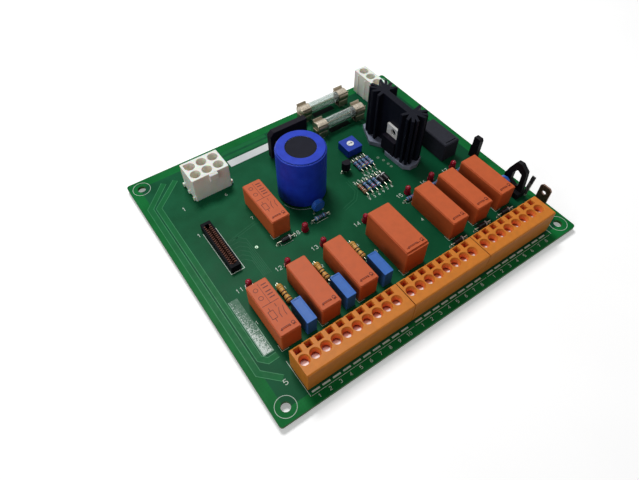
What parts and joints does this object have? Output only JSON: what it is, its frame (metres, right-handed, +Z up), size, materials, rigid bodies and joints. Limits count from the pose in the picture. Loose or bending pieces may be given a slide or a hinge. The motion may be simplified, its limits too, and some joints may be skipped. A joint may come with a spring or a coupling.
{
  "type": "relay module board",
  "caption": "Green circuit board with orange relays, three rows of clamp terminals, a small power supply with heatsink, fuses, and white and ribbon connectors.",
  "frame": {"origin": "centre of the mounting-hole pattern, on the solder side of the board", "axes": "+X along the terminal edge to the right, +Y away from the terminal edge, +Z up through the component side"},
  "size_m": [0.171, 0.15, 0.0348],
  "materials": {
    "board_laminate": "glossy green solder mask",
    "solder": "bright",
    "white_label": "matt",
    "terminal_plastic": "satin orange",
    "tinned_contact": "satin",
    "spring_steel": "satin",
    "relay_plastic": "satin orange red",
    "relay_base_plastic": "matt black",
    "black_plastic": "satin black",
    "black_epoxy": "fine matt black",
    "tinned_wire": "bright",
    "header_plastic": "satin off-white",
    "header_contact": "tinned brass",
    "bronze_contact": "dull bronze",
    "can_aluminium": "satin",
    "capacitor_sleeve": "glossy blue shrink sleeve",
    "vent_disc": "matt dark grey",
    "fuse_clip_metal": "tinned spring metal",
    "fuse_glass": "clear",
    "fuse_cap_metal": "nickel",
    "fuse_wire": "bright",
    "trimmer_plastic": "satin blue",
    "rotor_plastic": "white",
    "black_anodised": "black anodised",
    "grey_foot": "grey",
    "regulator_metal": "tinned copper",
    "film_capacitor": "blue",
    "disc_coating": "blue lacquer",
    "red_lens": "translucent dark red",
    "load_resistor": "beige lacquer with colour bands",
    "signal_resistor": "blue lacquer with colour bands",
    "earth_blade": "dull tinned brass",
    "edge_metal": "dull"
  },
  "bodies": {
    "board": {"circuit_board": "board_laminate", "solder_joints": "solder", "label_strip": "white_label", "terminal_block_left": "terminal_plastic", "terminal_block_middle": "terminal_plastic", "terminal_block_right": "terminal_plastic", "terminal_contacts_left": "tinned_contact", "terminal_contacts_middle": "tinned_contact", "terminal_contacts_right": "tinned_contact", "terminal_springs_left": "spring_steel", "terminal_springs_middle": "spring_steel", "terminal_springs_right": "spring_steel", "relay_cover_1": "relay_plastic", "relay_cover_2": "relay_plastic", "relay_cover_3": "relay_plastic", "relay_cover_4": "relay_plastic", "relay_cover_5": "relay_plastic", "relay_cover_6": "relay_plastic", "relay_cover_7": "relay_plastic", "power_relay_cover": "relay_plastic", "relay_bases": "relay_base_plastic", "signal_relay": "black_plastic", "ribbon_socket": "black_plastic", "cable_clip": "black_plastic", "tie_post": "black_plastic", "bridge_rectifier": "black_epoxy", "regulator_body": "black_epoxy", "transistor": "black_epoxy", "diodes": "black_epoxy", "relay_pins": "tinned_wire", "signal_relay_pins": "tinned_wire", "capacitor_pins": "tinned_wire", "bridge_leads": "tinned_wire", "trimmer_pins": "tinned_wire", "axial_leads": "tinned_wire", "radial_leads": "tinned_wire", "power_header": "header_plastic", "side_header": "header_plastic", "header_pins": "header_contact", "ribbon_contacts": "bronze_contact", "capacitor_can": "can_aluminium", "capacitor_sleeve": "capacitor_sleeve", "capacitor_disc": "vent_disc", "fuse_clips": "fuse_clip_metal", "fuse_tubes": "fuse_glass", "fuse_caps": "fuse_cap_metal", "fuse_wires": "fuse_wire", "trimmer_body": "trimmer_plastic", "heatsink": "black_anodised", "heatsink_base": "grey_foot", "regulator_frame": "regulator_metal", "film_capacitors": "film_capacitor", "disc_capacitors": "disc_coating", "leds": "red_lens", "load_resistors": "load_resistor", "signal_resistors": "signal_resistor", "earth_tab": "earth_blade", "edge_pin": "edge_metal"},
    "rotor": {"trimmer_rotor": "rotor_plastic"}
  },
  "joints": [
    {"name": "trimmer_turn", "type": "hinge", "parent": "board", "child": "rotor", "pos_m": [0.02669, 0.03109, 0.0052], "axis": [0, 0, 1], "range_deg": [-130, 130]}
  ]
}
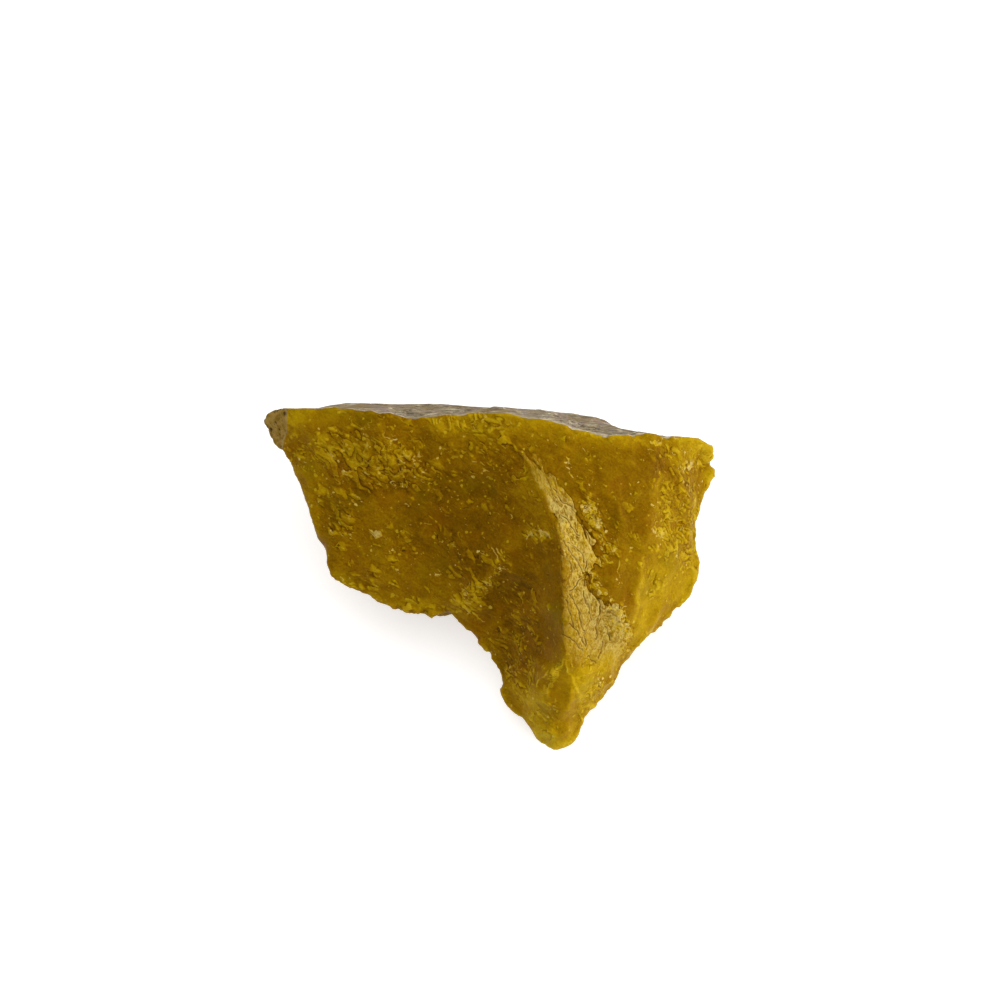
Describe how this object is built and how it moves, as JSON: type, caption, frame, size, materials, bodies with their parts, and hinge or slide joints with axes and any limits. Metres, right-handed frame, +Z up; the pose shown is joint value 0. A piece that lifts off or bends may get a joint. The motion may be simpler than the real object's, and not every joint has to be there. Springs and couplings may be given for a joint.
{
  "type": "rough topaz",
  "caption": "Rough lump of cloudy yellow stone with broken faces, one sharp ridge, a pointed tip and a weathered rind, lying on a flat cleavage face.",
  "frame": {"origin": "on the surface it lies on, under the middle of its box", "axes": "+X along the rind edge, from the knob to the blunt corner; +Y from the pointed tip to the rind; +Z up, out of the flat face it lies on"},
  "size_m": [0.0594, 0.0474, 0.0263],
  "materials": {
    "cloudy_topaz": "waxy broken surface, cloudy amber yellow, with a dull grey-beige rind along one side"
  },
  "bodies": {
    "root": {"rough_topaz": "cloudy_topaz"}
  },
  "joints": []
}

◆ Task description
Return every record, word for word.

◆ Answer in full
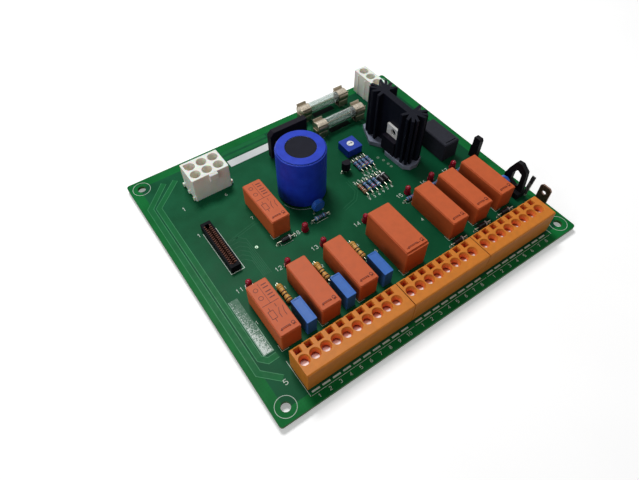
What parts and joints does this object have? Output only JSON: what it is, its frame (metres, right-handed, +Z up), size, materials, rigid bodies and joints. Limits count from the pose in the picture. Loose or bending pieces may be given a slide or a hinge. The motion may be simplified, its limits too, and some joints may be skipped. A joint may come with a spring or a coupling.
{
  "type": "relay module board",
  "caption": "Green circuit board with orange relays, three rows of clamp terminals, a small power supply with heatsink, fuses, and white and ribbon connectors.",
  "frame": {"origin": "centre of the mounting-hole pattern, on the solder side of the board", "axes": "+X along the terminal edge to the right, +Y away from the terminal edge, +Z up through the component side"},
  "size_m": [0.171, 0.15, 0.0348],
  "materials": {
    "board_laminate": "glossy green solder mask",
    "solder": "bright",
    "white_label": "matt",
    "terminal_plastic": "satin orange",
    "tinned_contact": "satin",
    "spring_steel": "satin",
    "relay_plastic": "satin orange red",
    "relay_base_plastic": "matt black",
    "black_plastic": "satin black",
    "black_epoxy": "fine matt black",
    "tinned_wire": "bright",
    "header_plastic": "satin off-white",
    "header_contact": "tinned brass",
    "bronze_contact": "dull bronze",
    "can_aluminium": "satin",
    "capacitor_sleeve": "glossy blue shrink sleeve",
    "vent_disc": "matt dark grey",
    "fuse_clip_metal": "tinned spring metal",
    "fuse_glass": "clear",
    "fuse_cap_metal": "nickel",
    "fuse_wire": "bright",
    "trimmer_plastic": "satin blue",
    "rotor_plastic": "white",
    "black_anodised": "black anodised",
    "grey_foot": "grey",
    "regulator_metal": "tinned copper",
    "film_capacitor": "blue",
    "disc_coating": "blue lacquer",
    "red_lens": "translucent dark red",
    "load_resistor": "beige lacquer with colour bands",
    "signal_resistor": "blue lacquer with colour bands",
    "earth_blade": "dull tinned brass",
    "edge_metal": "dull"
  },
  "bodies": {
    "board": {"circuit_board": "board_laminate", "solder_joints": "solder", "label_strip": "white_label", "terminal_block_left": "terminal_plastic", "terminal_block_middle": "terminal_plastic", "terminal_block_right": "terminal_plastic", "terminal_contacts_left": "tinned_contact", "terminal_contacts_middle": "tinned_contact", "terminal_contacts_right": "tinned_contact", "terminal_springs_left": "spring_steel", "terminal_springs_middle": "spring_steel", "terminal_springs_right": "spring_steel", "relay_cover_1": "relay_plastic", "relay_cover_2": "relay_plastic", "relay_cover_3": "relay_plastic", "relay_cover_4": "relay_plastic", "relay_cover_5": "relay_plastic", "relay_cover_6": "relay_plastic", "relay_cover_7": "relay_plastic", "power_relay_cover": "relay_plastic", "relay_bases": "relay_base_plastic", "signal_relay": "black_plastic", "ribbon_socket": "black_plastic", "cable_clip": "black_plastic", "tie_post": "black_plastic", "bridge_rectifier": "black_epoxy", "regulator_body": "black_epoxy", "transistor": "black_epoxy", "diodes": "black_epoxy", "relay_pins": "tinned_wire", "signal_relay_pins": "tinned_wire", "capacitor_pins": "tinned_wire", "bridge_leads": "tinned_wire", "trimmer_pins": "tinned_wire", "axial_leads": "tinned_wire", "radial_leads": "tinned_wire", "power_header": "header_plastic", "side_header": "header_plastic", "header_pins": "header_contact", "ribbon_contacts": "bronze_contact", "capacitor_can": "can_aluminium", "capacitor_sleeve": "capacitor_sleeve", "capacitor_disc": "vent_disc", "fuse_clips": "fuse_clip_metal", "fuse_tubes": "fuse_glass", "fuse_caps": "fuse_cap_metal", "fuse_wires": "fuse_wire", "trimmer_body": "trimmer_plastic", "heatsink": "black_anodised", "heatsink_base": "grey_foot", "regulator_frame": "regulator_metal", "film_capacitors": "film_capacitor", "disc_capacitors": "disc_coating", "leds": "red_lens", "load_resistors": "load_resistor", "signal_resistors": "signal_resistor", "earth_tab": "earth_blade", "edge_pin": "edge_metal"},
    "rotor": {"trimmer_rotor": "rotor_plastic"}
  },
  "joints": [
    {"name": "trimmer_turn", "type": "hinge", "parent": "board", "child": "rotor", "pos_m": [0.02669, 0.03109, 0.0052], "axis": [0, 0, 1], "range_deg": [-130, 130]}
  ]
}
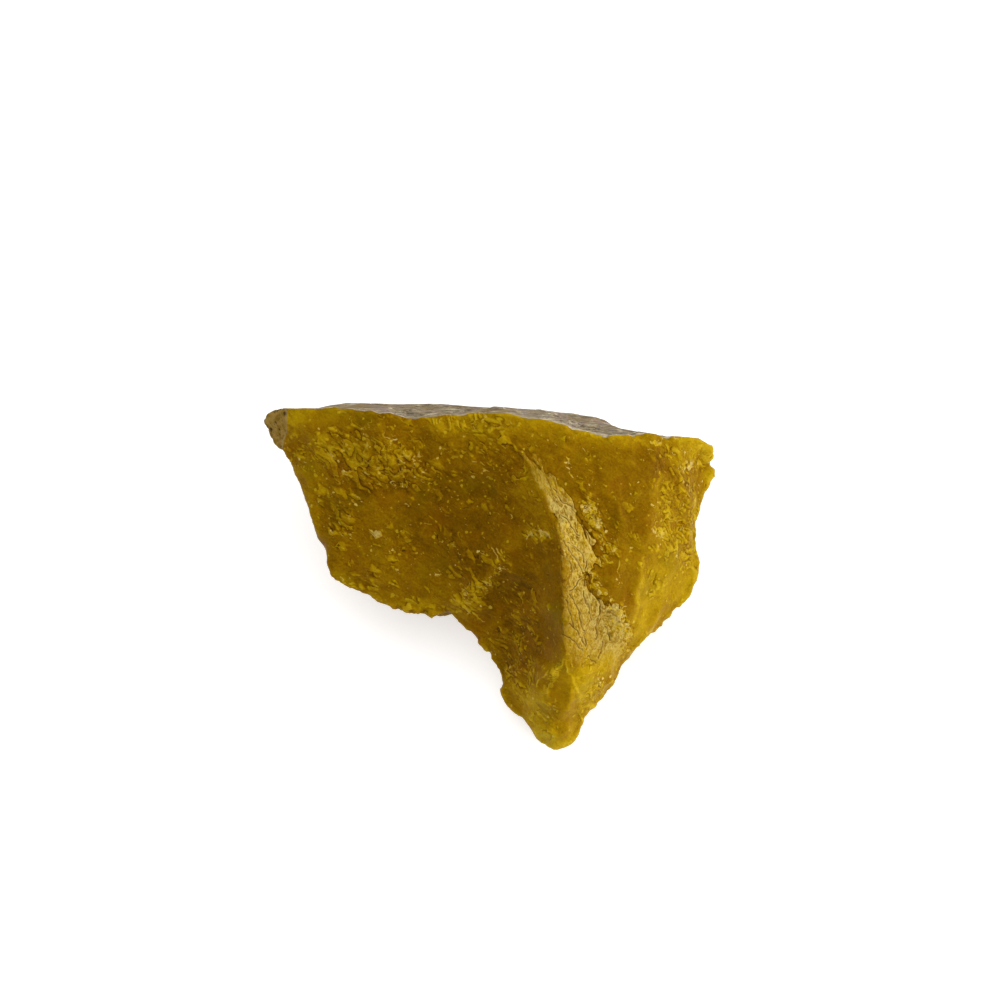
Describe how this object is built and how it moves, as JSON: type, caption, frame, size, materials, bodies with their parts, and hinge or slide joints with axes and any limits. Metres, right-handed frame, +Z up; the pose shown is joint value 0. A piece that lifts off or bends may get a joint. The motion may be simpler than the real object's, and not every joint has to be there. Springs and couplings may be given for a joint.
{
  "type": "rough topaz",
  "caption": "Rough lump of cloudy yellow stone with broken faces, one sharp ridge, a pointed tip and a weathered rind, lying on a flat cleavage face.",
  "frame": {"origin": "on the surface it lies on, under the middle of its box", "axes": "+X along the rind edge, from the knob to the blunt corner; +Y from the pointed tip to the rind; +Z up, out of the flat face it lies on"},
  "size_m": [0.0594, 0.0474, 0.0263],
  "materials": {
    "cloudy_topaz": "waxy broken surface, cloudy amber yellow, with a dull grey-beige rind along one side"
  },
  "bodies": {
    "root": {"rough_topaz": "cloudy_topaz"}
  },
  "joints": []
}